**Given problem**.
Print all of the data exactly as written.

START

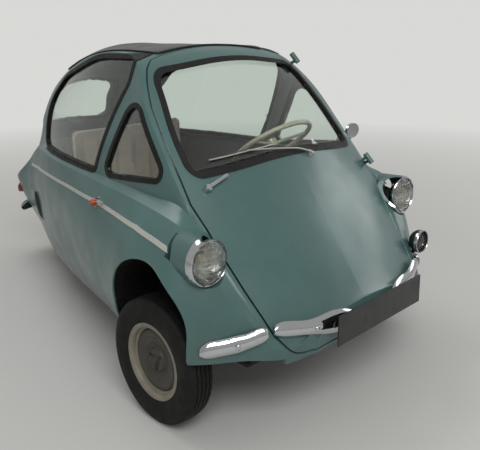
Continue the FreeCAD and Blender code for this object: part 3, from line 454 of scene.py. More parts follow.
def rounded_block(low, high, edge):
    """A block between two corners with rounded edges."""
    form = bmesh.new()
    place = Matrix.Translation((low + high) / 2) @ Matrix.Diagonal((*(high - low), 1))
    bmesh.ops.create_cube(form, size=1.0, matrix=place)
    bmesh.ops.bevel(form, geom=list(form.edges), offset=edge, segments=4, profile=0.5, affect="EDGES",
                    material=-1)
    return form


def lining(name, node, middle, finish):
    """The faces of a node that look towards middle, lifted off it as its trim."""
    form = bmesh.new()
    form.from_mesh(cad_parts[node].data)
    bmesh.ops.remove_doubles(form, verts=form.verts, dist=WELD)
    form.normal_update()
    away = [face for face in form.faces
            if face.normal.dot((face.calc_center_median() - middle).normalized()) > -0.15]
    bmesh.ops.delete(form, geom=away, context="FACES")
    form.normal_update()
    for vert in form.verts:
        vert.co += vert.normal * LINING_LIFT
    body = "door" if node == "door_panel" else "body"
    return piece(name, form, finish, body)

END

**Exercise output**.
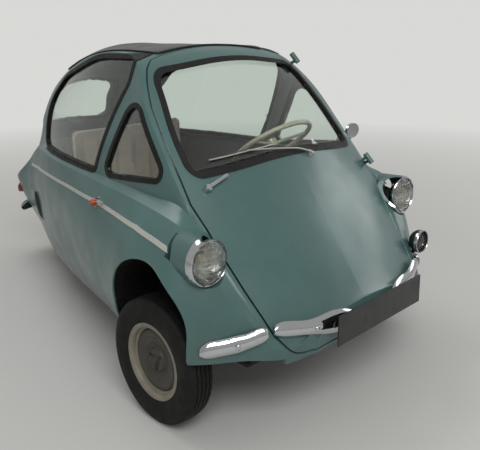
Continue the FreeCAD and Blender code for this object: part 3, from line 454 of scene.py. More parts follow.
def rounded_block(low, high, edge):
    """A block between two corners with rounded edges."""
    form = bmesh.new()
    place = Matrix.Translation((low + high) / 2) @ Matrix.Diagonal((*(high - low), 1))
    bmesh.ops.create_cube(form, size=1.0, matrix=place)
    bmesh.ops.bevel(form, geom=list(form.edges), offset=edge, segments=4, profile=0.5, affect="EDGES",
                    material=-1)
    return form


def lining(name, node, middle, finish):
    """The faces of a node that look towards middle, lifted off it as its trim."""
    form = bmesh.new()
    form.from_mesh(cad_parts[node].data)
    bmesh.ops.remove_doubles(form, verts=form.verts, dist=WELD)
    form.normal_update()
    away = [face for face in form.faces
            if face.normal.dot((face.calc_center_median() - middle).normalized()) > -0.15]
    bmesh.ops.delete(form, geom=away, context="FACES")
    form.normal_update()
    for vert in form.verts:
        vert.co += vert.normal * LINING_LIFT
    body = "door" if node == "door_panel" else "body"
    return piece(name, form, finish, body)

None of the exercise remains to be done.